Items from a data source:

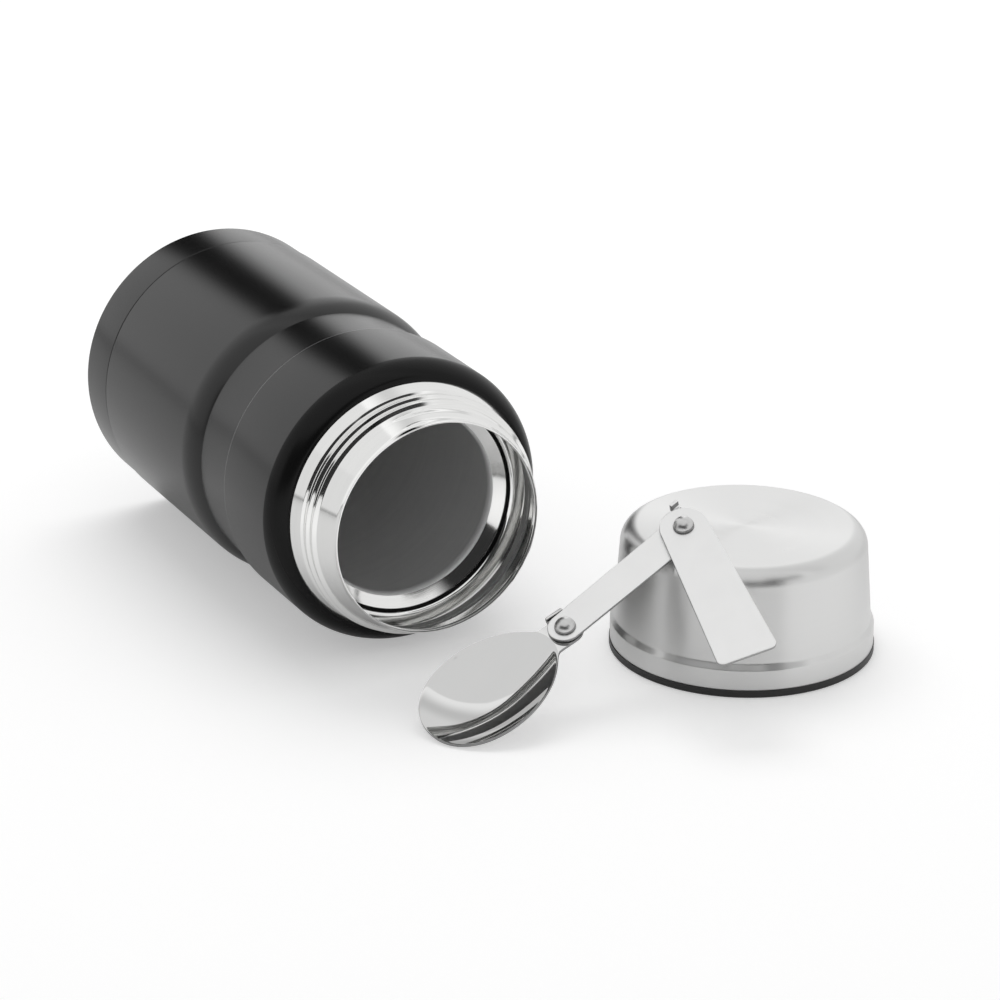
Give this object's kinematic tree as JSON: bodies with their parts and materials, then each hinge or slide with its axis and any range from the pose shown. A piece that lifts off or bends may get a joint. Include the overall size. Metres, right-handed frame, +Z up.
{
  "type": "insulated food jar",
  "caption": "Wide-mouthed vacuum food jar lying on its side, with its screw lid standing beside it and a folding spoon leaning on the lid.",
  "frame": {"origin": "centre of the jar's mouth, on the jar's axis", "axes": "+Y from the mouth to the foot of the jar, which lies on its side; +Z up; +X towards the lid"},
  "size_m": [0.1775, 0.2532, 0.092],
  "materials": {
    "black_lacquer": "satin black lacquer",
    "sheet_steel": "plain rolled sheet",
    "polished_steel": "polished stainless steel",
    "brushed_steel": "brushed round the lid",
    "satin_steel": "fine satin",
    "black_plastic": "moulded, satin",
    "foam": "foamed plastic block",
    "silicone": "translucent silicone",
    "copper_foil": "bright copper foil",
    "getter_metal": "pressed grey powder in a cup",
    "seal_glass": "fired sealing glass"
  },
  "bodies": {
    "jar": {"outer_shell": "black_lacquer", "outer_bottom": "sheet_steel", "base_cap": "black_lacquer", "inner_liner": "polished_steel", "liner_bottom": "sheet_steel", "reflector_foil": "copper_foil", "getter_cup": "getter_metal", "getter_clip": "sheet_steel", "vacuum_seal": "seal_glass"},
    "lid": {"lid_shell": "brushed_steel", "lid_liner": "black_plastic", "lid_insulation": "foam", "lid_gasket": "silicone"},
    "bowl": {"spoon_bowl": "polished_steel"},
    "link": {"spoon_link": "satin_steel", "bowl_rivet": "polished_steel", "handle_rivet": "polished_steel", "bowl_washer": "satin_steel", "handle_washer": "satin_steel"},
    "handle": {"spoon_handle": "satin_steel"}
  },
  "joints": [
    {"name": "lid_lift", "type": "slide", "parent": "jar", "child": "lid", "axis": [0, 0, 1], "range_m": [0, 0.15]},
    {"name": "spoon_lift", "type": "slide", "parent": "lid", "child": "bowl", "axis": [0, 0, 1], "range_m": [0, 0.12]},
    {"name": "link_fold", "type": "hinge", "parent": "bowl", "child": "link", "pos_m": [0.02124, -0.03981, -0.02041], "axis": [0.3335, 0.3034, -0.8926], "range_deg": [0, 186]},
    {"name": "handle_fold", "type": "hinge", "parent": "link", "child": "handle", "pos_m": [0.06571, -0.0316, -0.001], "axis": [-0.3335, -0.3034, 0.8926], "range_deg": [-49, 115]}
  ]
}
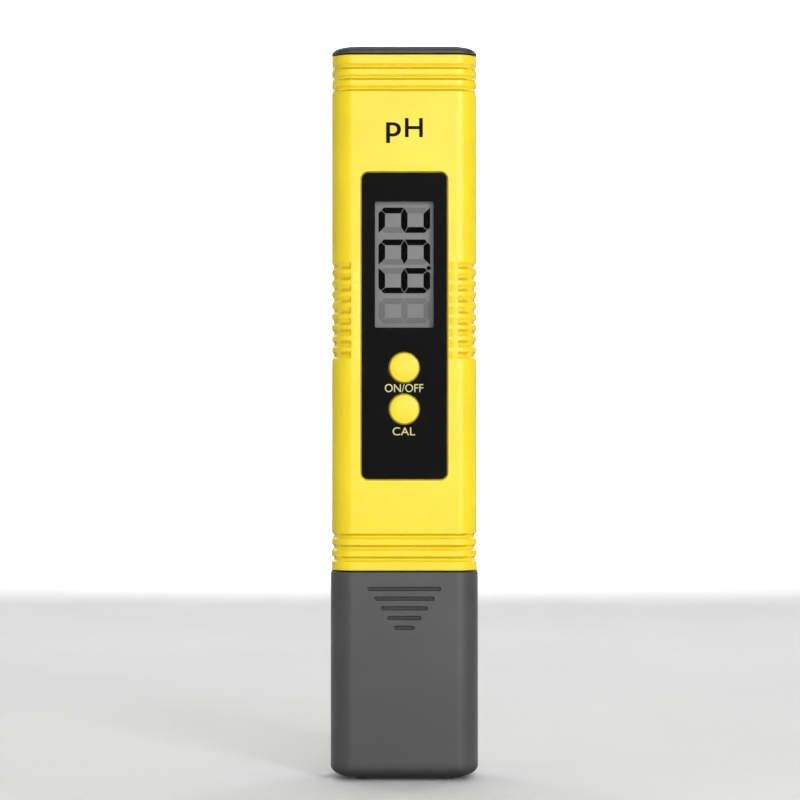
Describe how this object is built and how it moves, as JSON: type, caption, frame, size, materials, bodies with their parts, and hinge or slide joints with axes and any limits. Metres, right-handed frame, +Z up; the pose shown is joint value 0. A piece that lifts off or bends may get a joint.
{
  "type": "ph meter",
  "caption": "Flat pocket pH meter with a display and push buttons on a black panel, standing in a pull-off protective cap over its glass electrode.",
  "frame": {"origin": "on the floor, under the middle of the protective cap's flat foot", "axes": "+Z up along the meter from the protective cap to the battery lid, -Y out of the display's face, +X to the right of someone reading the panel"},
  "size_m": [0.0312, 0.016, 0.155],
  "materials": {
    "yellow_plastic": "satin",
    "cap_plastic": "satin",
    "lid_plastic": "satin",
    "panel_plastic": "satin",
    "inner_plastic": "matte",
    "white_plastic": "satin",
    "label_film": "satin",
    "clear_plastic": "gloss",
    "display_glass": "gloss",
    "bulb_glass": "gloss",
    "seal_rubber": "matte",
    "zebra_rubber": "matte",
    "sponge": "matte",
    "porous_ceramic": "matte",
    "epoxy": "satin",
    "board_laminate": "satin",
    "chip_plastic": "matte",
    "capacitor_body": "satin",
    "steel": "satin",
    "spring_metal": "satin",
    "silver": "satin",
    "red_wire": "satin",
    "black_wire": "satin",
    "white_wire": "satin"
  },
  "bodies": {
    "protective_cap": {"protective_cap": "cap_plastic", "storage_sponge": "sponge"},
    "meter": {"front_shell": "yellow_plastic", "rear_shell": "yellow_plastic", "rear_label": "label_film", "face_panel": "panel_plastic", "display_window": "clear_plastic", "display_frame": "inner_plastic", "display_glass": "display_glass", "zebra_strip_left": "zebra_rubber", "zebra_strip_right": "zebra_rubber", "main_board": "board_laminate", "microcontroller": "chip_plastic", "amplifier_chip": "chip_plastic", "crystal": "steel", "capacitor": "capacitor_body", "power_switch": "inner_plastic", "cal_switch": "inner_plastic", "board_screw_left": "steel", "board_screw_right": "steel", "board_screw_lower": "steel", "case_screw_upper": "steel", "case_screw_lower": "steel", "electrode_holder": "inner_plastic", "cap_seal": "seal_rubber", "electrode_tube": "inner_plastic", "glass_electrode": "bulb_glass", "reference_junction": "porous_ceramic", "stem_seal": "seal_rubber", "electrode_plug": "epoxy", "inner_electrode_wire": "silver", "reference_wire": "silver", "temperature_probe": "steel", "electrode_lead": "red_wire", "reference_lead": "black_wire", "temperature_lead": "white_wire", "battery_contact_left": "spring_metal", "battery_contact_right": "spring_metal"},
    "battery_drawer": {"battery_lid": "lid_plastic", "lid_seal": "seal_rubber", "battery_tray": "inner_plastic", "battery_bridge": "spring_metal", "battery_cell_left": "steel", "battery_cell_right": "steel"},
    "power_key": {"power_button": "yellow_plastic", "power_plunger": "white_plastic"},
    "cal_key": {"cal_button": "yellow_plastic", "cal_plunger": "white_plastic"}
  },
  "joints": [
    {"name": "cap_pull", "type": "slide", "parent": "protective_cap", "child": "meter", "axis": [0, 0, 1], "range_m": [0, 0.045]},
    {"name": "battery_drawer_slide", "type": "slide", "parent": "meter", "child": "battery_drawer", "axis": [0, 0, 1], "range_m": [0, 0.02]},
    {"name": "power_press", "type": "slide", "parent": "meter", "child": "power_key", "axis": [0, 1, 0], "range_m": [0, 0.0005], "stiffness_N_per_m": 1200, "springref_m": -0.0002},
    {"name": "cal_press", "type": "slide", "parent": "meter", "child": "cal_key", "axis": [0, 1, 0], "range_m": [0, 0.0005], "stiffness_N_per_m": 1200, "springref_m": -0.0002}
  ]
}
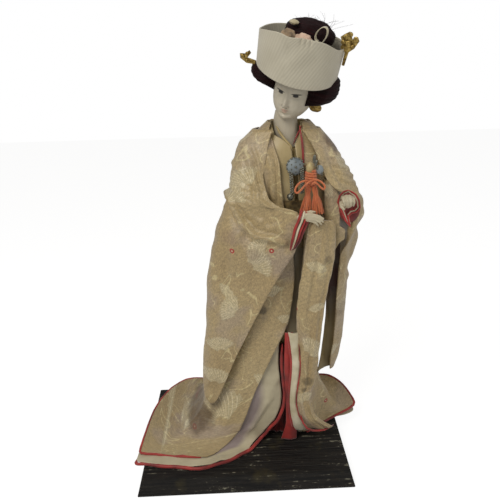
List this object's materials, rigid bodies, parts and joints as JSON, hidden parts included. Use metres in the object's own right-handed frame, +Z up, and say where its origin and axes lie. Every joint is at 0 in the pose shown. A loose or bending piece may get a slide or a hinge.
{
  "type": "bride doll on stand",
  "caption": "Standing bride doll with a pale hood, trailing brocade robe over a satin under-kimono, chest ornaments and orange tassels, on a black wooden board.",
  "frame": {"origin": "centre of the board's underside", "axes": "+Z up, the doll faces -Y, +X to the doll's left"},
  "size_m": [0.2604, 0.1774, 0.4692],
  "materials": {
    "black_wood": "black stained, open grain",
    "straw": "bound straw",
    "face_white": "ivory white, satin",
    "hair_dark": "dark silk thread",
    "hood_crepe": "ribbed ivory silk",
    "brocade": "beige and pale gold brocade",
    "kimono_satin": "grey lilac satin",
    "red_silk": "red silk",
    "obi_gold": "dull gold weave",
    "gold_metal": "dull gilt",
    "silver_metal": "tarnished silver",
    "pouch_blue": "grey blue silk",
    "orange_cord": "orange silk cord"
  },
  "bodies": {
    "root": {"base_board": "black_wood", "straw_body": "straw", "red_underskirt": "red_silk", "under_kimono": "kimono_satin", "obi": "obi_gold", "brocade_robe": "brocade", "head": "face_white", "hair_sides": "hair_dark", "hair_crown": "hair_dark", "hair_topknot": "hair_dark", "hood_band": "hood_crepe", "hair_ribbon_loop": "hood_crepe", "hair_ribbon_knot": "hood_crepe", "pink_lining_cloth": "hood_crepe", "gold_flower_pin": "gold_metal", "gold_curl_pin": "gold_metal", "gold_comb": "gold_metal", "robe_left_front": "brocade", "robe_left_chest": "brocade", "right_sleeve": "brocade", "left_sleeve": "brocade", "left_sleeve_lining": "red_silk", "right_cuff_lining": "red_silk", "left_cuff_edge": "red_silk", "right_hand": "face_white", "left_hand": "face_white", "robe_hem_roll": "red_silk", "under_hem_roll": "red_silk", "under_edge_roll": "red_silk", "red_collar": "red_silk", "pouch_disc": "pouch_blue", "chain_left": "silver_metal", "chain_right": "silver_metal", "chain_bead": "silver_metal", "silk_sheath": "hood_crepe", "blue_drop": "pouch_blue", "sheath_binding": "orange_cord", "bow_loop_left": "orange_cord", "bow_loop_right": "orange_cord", "tassel_left": "orange_cord", "tassel_right": "orange_cord"}
  },
  "joints": []
}
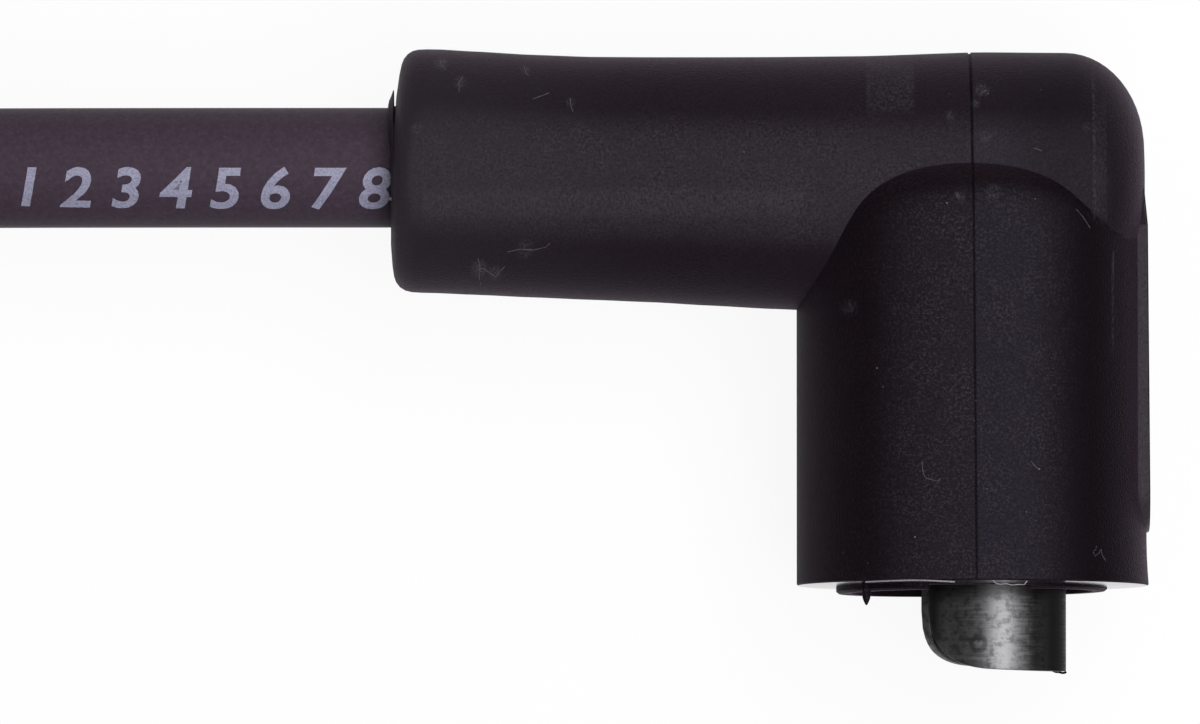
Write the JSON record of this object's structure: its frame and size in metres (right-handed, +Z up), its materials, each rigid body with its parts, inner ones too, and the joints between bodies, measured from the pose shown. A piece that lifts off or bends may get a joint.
{
  "type": "spark plug wire",
  "caption": "Ignition lead with a right-angle rubber boot on its coil end, a straight rubber boot on its plug end and the spare lead coiled flat.",
  "frame": {"origin": "under the middle of the coil end, which is the right-angle boot, its terminal and the lead end in it, on the surface that the wire lies on", "axes": "+X along the boot's leg, from the lead's mouth to the tower; -Y down the tower, to the coil post; +Z up from the surface"},
  "size_m": [0.1597, 0.0943, 0.0204],
  "materials": {
    "boot_rubber": "moulded, fine leathery grain",
    "lead_jacket": "smooth extruded, satin",
    "lead_insulation": "matt",
    "lead_core": "matt plait",
    "terminal_sheet": "tinned sheet, fine scratches",
    "spring_wire": "drawn wire"
  },
  "bodies": {
    "root": {"elbow_boot": "boot_rubber", "coil_terminal": "terminal_sheet", "lead_jacket_coil_end": "lead_jacket", "lead_insulation_coil_end": "lead_insulation", "lead_core_coil_end": "lead_core", "lead_near": "lead_jacket", "lead_coil": "lead_jacket", "lead_far": "lead_jacket", "plug_boot": "boot_rubber", "plug_terminal": "terminal_sheet", "plug_terminal_clip": "spring_wire", "lead_jacket_plug_end": "lead_jacket", "lead_insulation_plug_end": "lead_insulation", "lead_core_plug_end": "lead_core"}
  },
  "joints": []
}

Problem: Which lines in the records above contain the string "with"? Copy each one.

Finished task:
Give this object's kinematic tree as JSON: bodies with their parts and materials, then each hinge or slide with its axis and any range from the pose shown. A piece that lifts off or bends may get a joint. Include the overall size. Metres, right-handed frame, +Z up.
  "caption": "Wide-mouthed vacuum food jar lying on its side, with its screw lid standing beside it and a folding spoon leaning on the lid.",
Describe how this object is built and how it moves, as JSON: type, caption, frame, size, materials, bodies with their parts, and hinge or slide joints with axes and any limits. Metres, right-handed frame, +Z up; the pose shown is joint value 0. A piece that lifts off or bends may get a joint.
  "caption": "Flat pocket pH meter with a display and push buttons on a black panel, standing in a pull-off protective cap over its glass electrode.",
  "caption": "Standing bride doll with a pale hood, trailing brocade robe over a satin under-kimono, chest ornaments and orange tassels, on a black wooden board.",
Write the JSON record of this object's structure: its frame and size in metres (right-handed, +Z up), its materials, each rigid body with its parts, inner ones too, and the joints between bodies, measured from the pose shown. A piece that lifts off or bends may get a joint.
  "caption": "Ignition lead with a right-angle rubber boot on its coil end, a straight rubber boot on its plug end and the spare lead coiled flat.",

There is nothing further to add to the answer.